■ **Brief**
Repeat the following lines exactly and nothing else: the line containing "attach(piece, body)" and each line after it through the end of the listing.

■ **Provided material**
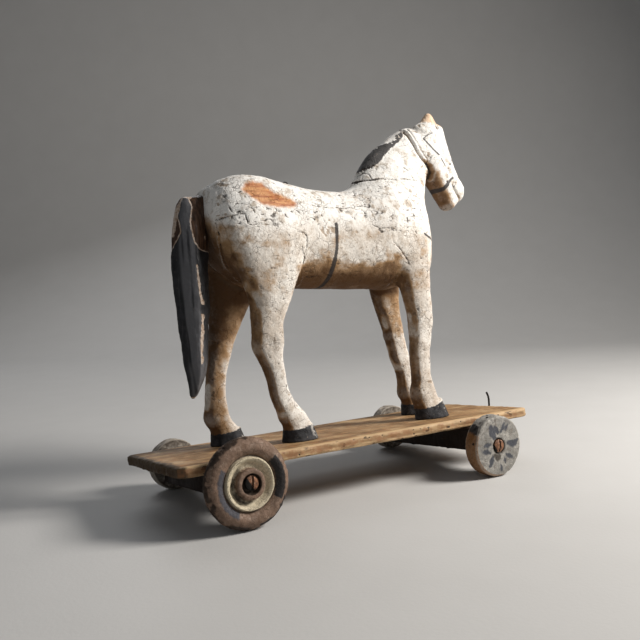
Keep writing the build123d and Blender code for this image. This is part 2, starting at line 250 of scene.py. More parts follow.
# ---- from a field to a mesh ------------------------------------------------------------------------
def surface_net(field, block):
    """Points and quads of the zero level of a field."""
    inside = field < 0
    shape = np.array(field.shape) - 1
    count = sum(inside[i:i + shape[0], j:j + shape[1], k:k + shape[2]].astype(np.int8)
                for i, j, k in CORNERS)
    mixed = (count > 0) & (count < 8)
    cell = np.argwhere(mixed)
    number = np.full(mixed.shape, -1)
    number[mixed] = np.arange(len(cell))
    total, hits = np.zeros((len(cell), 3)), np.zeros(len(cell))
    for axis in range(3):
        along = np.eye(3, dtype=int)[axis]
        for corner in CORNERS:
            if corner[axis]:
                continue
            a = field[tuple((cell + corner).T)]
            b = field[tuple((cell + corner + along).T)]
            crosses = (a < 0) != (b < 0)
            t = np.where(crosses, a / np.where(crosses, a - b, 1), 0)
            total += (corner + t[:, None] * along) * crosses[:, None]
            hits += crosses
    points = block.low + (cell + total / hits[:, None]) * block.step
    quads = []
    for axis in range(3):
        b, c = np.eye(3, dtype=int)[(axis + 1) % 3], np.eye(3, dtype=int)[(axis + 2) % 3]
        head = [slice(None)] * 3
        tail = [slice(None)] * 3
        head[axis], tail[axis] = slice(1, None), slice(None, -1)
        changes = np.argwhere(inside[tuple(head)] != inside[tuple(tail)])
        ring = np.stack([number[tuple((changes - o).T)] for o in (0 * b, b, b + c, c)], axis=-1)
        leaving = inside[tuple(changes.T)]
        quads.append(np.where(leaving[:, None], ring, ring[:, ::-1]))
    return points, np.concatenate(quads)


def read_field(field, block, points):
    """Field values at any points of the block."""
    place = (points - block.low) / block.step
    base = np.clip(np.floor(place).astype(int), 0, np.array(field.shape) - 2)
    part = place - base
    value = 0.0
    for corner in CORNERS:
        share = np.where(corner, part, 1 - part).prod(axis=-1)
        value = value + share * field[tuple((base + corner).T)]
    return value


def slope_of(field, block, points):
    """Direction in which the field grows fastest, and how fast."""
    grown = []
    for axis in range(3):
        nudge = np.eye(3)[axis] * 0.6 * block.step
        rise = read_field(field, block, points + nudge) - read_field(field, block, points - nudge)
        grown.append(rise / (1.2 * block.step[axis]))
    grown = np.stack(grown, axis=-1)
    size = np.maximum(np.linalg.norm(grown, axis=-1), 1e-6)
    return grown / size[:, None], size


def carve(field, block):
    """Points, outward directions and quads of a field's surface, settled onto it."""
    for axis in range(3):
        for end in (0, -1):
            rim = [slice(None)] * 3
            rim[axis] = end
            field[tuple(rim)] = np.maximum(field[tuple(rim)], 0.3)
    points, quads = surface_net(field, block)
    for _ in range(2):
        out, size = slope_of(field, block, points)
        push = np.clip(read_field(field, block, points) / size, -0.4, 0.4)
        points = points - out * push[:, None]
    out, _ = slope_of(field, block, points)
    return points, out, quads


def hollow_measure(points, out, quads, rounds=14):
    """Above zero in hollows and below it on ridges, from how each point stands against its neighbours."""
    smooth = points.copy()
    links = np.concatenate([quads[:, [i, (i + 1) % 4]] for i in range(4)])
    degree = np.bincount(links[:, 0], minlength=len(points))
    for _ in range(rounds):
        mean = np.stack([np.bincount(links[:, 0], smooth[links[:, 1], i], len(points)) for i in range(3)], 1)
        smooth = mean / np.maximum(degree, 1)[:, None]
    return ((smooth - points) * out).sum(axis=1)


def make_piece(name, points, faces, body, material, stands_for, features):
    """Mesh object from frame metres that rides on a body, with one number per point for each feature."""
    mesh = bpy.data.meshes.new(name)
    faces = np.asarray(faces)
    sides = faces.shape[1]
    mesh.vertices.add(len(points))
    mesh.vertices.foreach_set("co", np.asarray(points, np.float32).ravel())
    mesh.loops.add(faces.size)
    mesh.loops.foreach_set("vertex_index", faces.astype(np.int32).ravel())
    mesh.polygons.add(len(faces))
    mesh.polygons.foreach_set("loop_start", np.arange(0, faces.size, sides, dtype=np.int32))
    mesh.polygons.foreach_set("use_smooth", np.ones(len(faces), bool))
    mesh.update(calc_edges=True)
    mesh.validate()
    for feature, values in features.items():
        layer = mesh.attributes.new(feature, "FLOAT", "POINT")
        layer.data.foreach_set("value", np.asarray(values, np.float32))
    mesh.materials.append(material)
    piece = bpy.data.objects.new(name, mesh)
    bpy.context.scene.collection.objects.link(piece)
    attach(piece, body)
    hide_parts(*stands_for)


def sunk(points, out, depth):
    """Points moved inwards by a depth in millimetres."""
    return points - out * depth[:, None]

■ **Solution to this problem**
    attach(piece, body)
    hide_parts(*stands_for)


def sunk(points, out, depth):
    """Points moved inwards by a depth in millimetres."""
    return points - out * depth[:, None]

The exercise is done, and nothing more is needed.